Councilor Theresa Kohlhoff said the course was "a public service, not a business," and Gudman said the value of the course to the community could make it worth the cost of operation, especially given that a park of the same size would only cost $30,000 less per year to maintain.
"$30,000 a year is a cost we can and should absorb," Gudman said.
But if the council does opt to pursue a reconfiguration, the biggest question mark for all of the possible plans would be funding. Anderholm provided the councilors with a list of rough cost estimates for several options, pegging the price of reconfiguring the course at $2 million to $3 million.

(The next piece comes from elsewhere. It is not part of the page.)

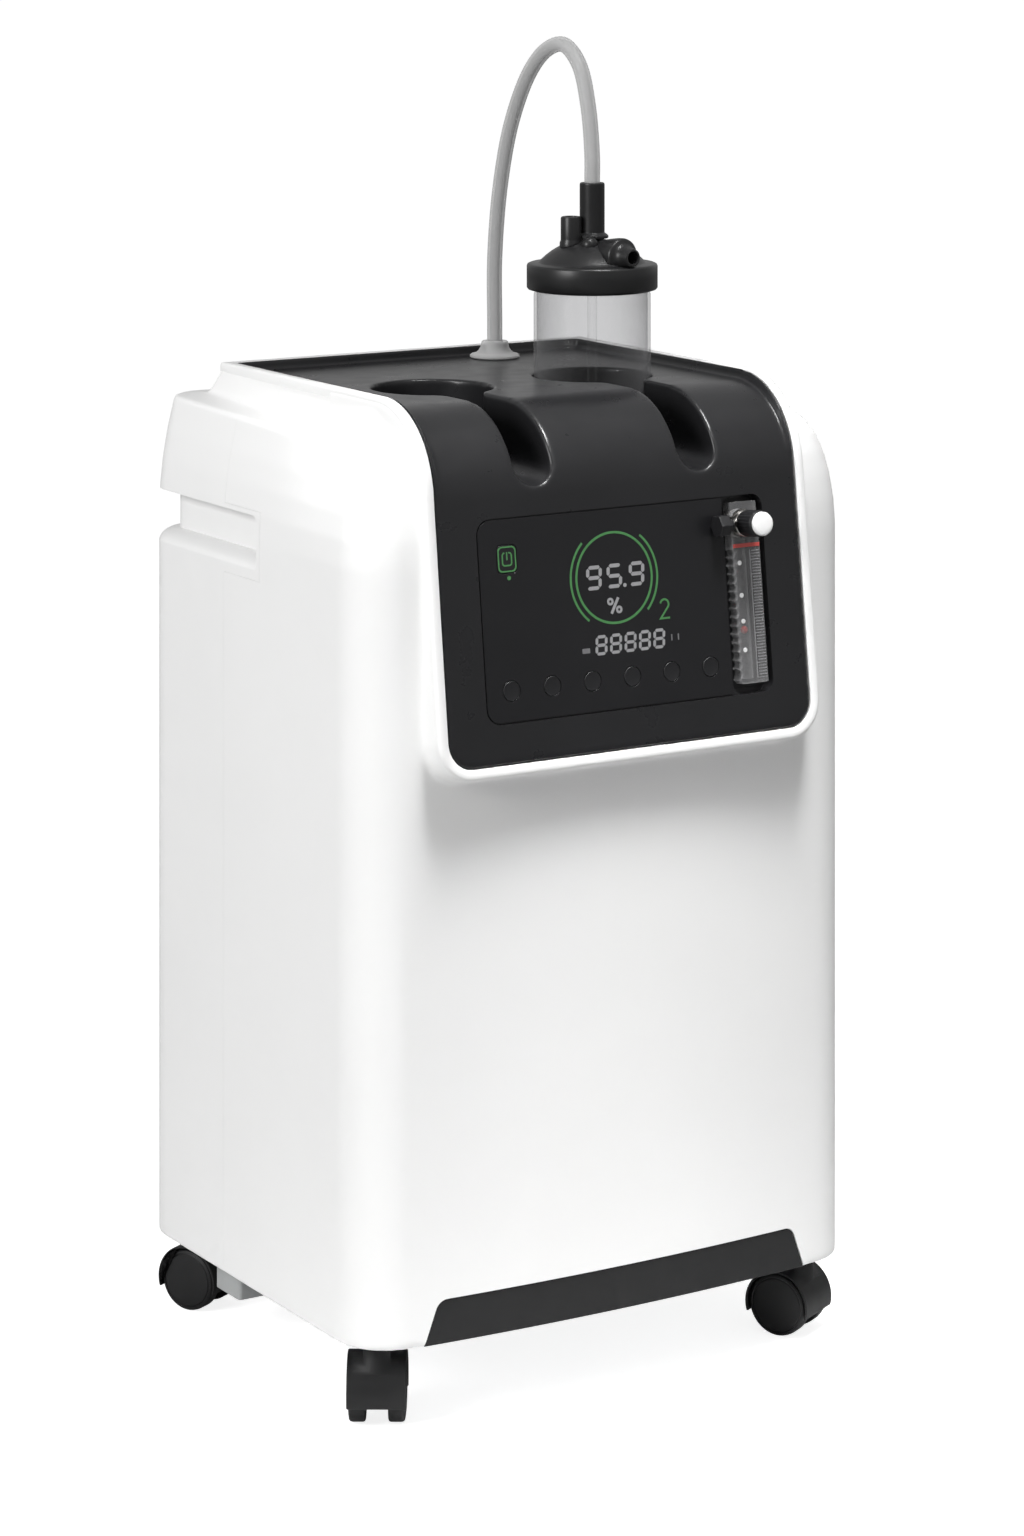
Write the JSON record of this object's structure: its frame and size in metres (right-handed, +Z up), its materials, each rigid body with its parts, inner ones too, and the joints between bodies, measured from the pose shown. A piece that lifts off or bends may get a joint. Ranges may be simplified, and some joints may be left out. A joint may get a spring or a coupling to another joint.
{
  "type": "oxygen concentrator",
  "caption": "Floor-standing oxygen concentrator: white casing on swivel casters, slanted black panel with screen and flowmeter, and a humidifier bottle with a looped hose in the top tray.",
  "frame": {"origin": "on the floor, under the middle of the whole footprint, knob and casters included", "axes": "+Z up, the front with the screen faces -Y, +X to the right of someone facing the front; metres"},
  "size_m": [0.368, 0.338, 0.8406],
  "materials": {
    "casing_white": "fine satin moulding",
    "satin_black": "satin moulding",
    "fascia_black": "soft gloss",
    "screen_black": "polished",
    "key_black": "satin",
    "clear_plastic": "clear moulded",
    "red_plastic": "polished",
    "silicone": "translucent silicone",
    "grey_plastic": "satin",
    "circuit_board": "lacquered",
    "sheet_steel": "galvanised",
    "shaft_steel": "ground",
    "cast_aluminium": "as cast",
    "foam": "open-cell foam",
    "caster_rubber": "hard tread"
  },
  "bodies": {
    "casing": {"front_shell": "casing_white", "rear_shell": "casing_white", "kick_plate": "satin_black", "base_pan": "sheet_steel", "top_fascia": "fascia_black", "display_panel": "screen_black", "control_board": "circuit_board", "flowmeter_tube": "clear_plastic", "flow_valve_body": "clear_plastic", "flow_union_nut": "key_black", "air_filter": "foam", "exhaust_duct": "grey_plastic", "power_inlet": "fascia_black", "compressor_body": "cast_aluminium", "sieve_bed_front": "cast_aluminium", "sieve_bed_rear": "cast_aluminium", "valve_block": "cast_aluminium", "product_tank": "sheet_steel", "intake_silencer": "satin_black", "cooling_fan_frame": "satin_black", "chassis_shelf": "sheet_steel", "power_module": "grey_plastic", "caster_stem_front_left": "shaft_steel", "caster_stem_front_right": "shaft_steel", "caster_stem_rear_left": "shaft_steel", "caster_stem_rear_right": "shaft_steel"},
    "caster_front_left": {"caster_hood_front_left": "satin_black"},
    "wheel_a_front_left": {"caster_wheel_a_front_left": "caster_rubber"},
    "wheel_b_front_left": {"caster_wheel_b_front_left": "caster_rubber"},
    "caster_front_right": {"caster_hood_front_right": "satin_black"},
    "wheel_a_front_right": {"caster_wheel_a_front_right": "caster_rubber"},
    "wheel_b_front_right": {"caster_wheel_b_front_right": "caster_rubber"},
    "caster_rear_left": {"caster_hood_rear_left": "satin_black"},
    "wheel_a_rear_left": {"caster_wheel_a_rear_left": "caster_rubber"},
    "wheel_b_rear_left": {"caster_wheel_b_rear_left": "caster_rubber"},
    "caster_rear_right": {"caster_hood_rear_right": "satin_black"},
    "wheel_a_rear_right": {"caster_wheel_a_rear_right": "caster_rubber"},
    "wheel_b_rear_right": {"caster_wheel_b_rear_right": "caster_rubber"},
    "key_1": {"key_1": "key_black"},
    "key_2": {"key_2": "key_black"},
    "key_3": {"key_3": "key_black"},
    "key_4": {"key_4": "key_black"},
    "key_5": {"key_5": "key_black"},
    "key_6": {"key_6": "key_black"},
    "power_key": {"power_key": "key_black"},
    "flow_control": {"flow_knob": "key_black", "flow_knob_cap": "casing_white"},
    "flow_float": {"flow_float": "red_plastic"},
    "humidifier": {"humidifier_bottle": "clear_plastic", "humidifier_inlet": "fascia_black", "humidifier_diffuser": "grey_plastic", "oxygen_hose": "silicone", "hose_boot": "silicone"},
    "humidifier_lid": {"humidifier_lid": "fascia_black", "humidifier_relief_valve": "fascia_black", "humidifier_outlet": "fascia_black"},
    "filter_door": {"filter_door": "casing_white"},
    "compressor_shaft": {"compressor_shaft": "shaft_steel"},
    "cooling_fan_rotor": {"cooling_fan_rotor": "satin_black"},
    "breaker_button": {"breaker_button": "key_black"}
  },
  "joints": [
    {"name": "caster_front_left_swivel", "type": "hinge", "parent": "casing", "child": "caster_front_left", "pos_m": [-0.1595, -0.11142, 0.04], "axis": [0, 0, 1], "continuous": true},
    {"name": "wheel_a_front_left_spin", "type": "hinge", "parent": "caster_front_left", "child": "wheel_a_front_left", "pos_m": [-0.15473, -0.10379, 0.02], "axis": [-0.848, 0.5299, 0], "continuous": true},
    {"name": "wheel_b_front_left_spin", "type": "hinge", "parent": "caster_front_left", "child": "wheel_b_front_left", "pos_m": [-0.15473, -0.10379, 0.02], "axis": [-0.848, 0.5299, 0], "continuous": true},
    {"name": "caster_front_right_swivel", "type": "hinge", "parent": "casing", "child": "caster_front_right", "pos_m": [0.1595, -0.11142, 0.04], "axis": [0, 0, 1], "continuous": true},
    {"name": "wheel_a_front_right_spin", "type": "hinge", "parent": "caster_front_right", "child": "wheel_a_front_right", "pos_m": [0.15527, -0.10347, 0.02], "axis": [-0.8829, -0.4695, 0], "continuous": true},
    {"name": "wheel_b_front_right_spin", "type": "hinge", "parent": "caster_front_right", "child": "wheel_b_front_right", "pos_m": [0.15527, -0.10347, 0.02], "axis": [-0.8829, -0.4695, 0], "continuous": true},
    {"name": "caster_rear_left_swivel", "type": "hinge", "parent": "casing", "child": "caster_rear_left", "pos_m": [-0.146, 0.13258, 0.04], "axis": [0, 0, 1], "continuous": true},
    {"name": "wheel_a_rear_left_spin", "type": "hinge", "parent": "caster_rear_left", "child": "wheel_a_rear_left", "pos_m": [-0.15022, 0.14053, 0.02], "axis": [-0.8829, -0.4695, 0], "continuous": true},
    {"name": "wheel_b_rear_left_spin", "type": "hinge", "parent": "caster_rear_left", "child": "wheel_b_rear_left", "pos_m": [-0.15022, 0.14053, 0.02], "axis": [-0.8829, -0.4695, 0], "continuous": true},
    {"name": "caster_rear_right_swivel", "type": "hinge", "parent": "casing", "child": "caster_rear_right", "pos_m": [0.146, 0.13258, 0.04], "axis": [0, 0, 1], "continuous": true},
    {"name": "wheel_a_rear_right_spin", "type": "hinge", "parent": "caster_rear_right", "child": "wheel_a_rear_right", "pos_m": [0.14756, 0.14144, 0.02], "axis": [-0.9848, 0.1736, 0], "continuous": true},
    {"name": "wheel_b_rear_right_spin", "type": "hinge", "parent": "caster_rear_right", "child": "wheel_b_rear_right", "pos_m": [0.14756, 0.14144, 0.02], "axis": [-0.9848, 0.1736, 0], "continuous": true},
    {"name": "key_1_press", "type": "slide", "parent": "casing", "child": "key_1", "axis": [0, 0.993, -0.1182], "range_m": [0, 0.0008]},
    {"name": "key_2_press", "type": "slide", "parent": "casing", "child": "key_2", "axis": [0, 0.993, -0.1182], "range_m": [0, 0.0008]},
    {"name": "key_3_press", "type": "slide", "parent": "casing", "child": "key_3", "axis": [0, 0.993, -0.1182], "range_m": [0, 0.0008]},
    {"name": "key_4_press", "type": "slide", "parent": "casing", "child": "key_4", "axis": [0, 0.993, -0.1182], "range_m": [0, 0.0008]},
    {"name": "key_5_press", "type": "slide", "parent": "casing", "child": "key_5", "axis": [0, 0.993, -0.1182], "range_m": [0, 0.0008]},
    {"name": "key_6_press", "type": "slide", "parent": "casing", "child": "key_6", "axis": [0, 0.993, -0.1182], "range_m": [0, 0.0008]},
    {"name": "power_key_press", "type": "slide", "parent": "casing", "child": "power_key", "axis": [0, 0.993, -0.1182], "range_m": [0, 0.0008]},
    {"name": "flow_knob_turn", "type": "hinge", "parent": "casing", "child": "flow_control", "pos_m": [0.0908, -0.14352, 0.53858], "axis": [0, -0.993, 0.1182], "range_deg": [-360, 1080]},
    {"name": "flow_float_rise", "type": "slide", "parent": "casing", "child": "flow_float", "axis": [0, 0.1182, 0.993], "range_m": [-0.026, 0.048]},
    {"name": "humidifier_lift", "type": "slide", "parent": "casing", "child": "humidifier", "axis": [0, 0, 1], "range_m": [0, 0.12]},
    {"name": "lid_turn", "type": "hinge", "parent": "humidifier", "child": "humidifier_lid", "pos_m": [0.0615, -0.01142, 0.69], "axis": [0, 0, 1], "range_deg": [0, 70]},
    {"name": "filter_door_pull", "type": "slide", "parent": "casing", "child": "filter_door", "axis": [0, 1, 0], "range_m": [0, 0.03]},
    {"name": "compressor_shaft_spin", "type": "hinge", "parent": "casing", "child": "compressor_shaft", "pos_m": [0.03, -0.00142, 0.15], "axis": [1, 0, 0], "continuous": true},
    {"name": "cooling_fan_spin", "type": "hinge", "parent": "casing", "child": "cooling_fan_rotor", "pos_m": [-0.03, 0.10158, 0.297], "axis": [0, 0, 1], "continuous": true},
    {"name": "breaker_press", "type": "slide", "parent": "casing", "child": "breaker_button", "axis": [0, -1, 0], "range_m": [0, 0.003]}
  ]
}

Most of the smaller additions, such as batting cages or an amphitheater, came in at or below about $1 million, while a multi-use recreational facility would cost between $9 million and $27 million, depending on the square footage of the building and whether it includes an aquatics center.
A clear consensus among the councilors was that any major overhaul of the site would not be funded through a bond measure and must be paid for in some other way, most likely by selling off a portion of the site for development. According to Anderholm, the estimated revenue from the sale of land would be $300,000-$500,000 per home lot.
"Going out with a bond is just not going to fly after we've just done a school bond," said Councilor Skip O'Neill. "People haven't digested that yet."
The current discussion is still preliminary, Anderholm said, and any final decision is a long way off. But the biggest takeaway from the meeting is that the council strongly favors keeping the course in some form and wants to further explore options for reconfiguration.
"The next part of the work that we're doing is an overall study to see if it's even feasible to have a quality golf experience with our offices and programming space (located onsite), and with some of the course going away for residential development," he said.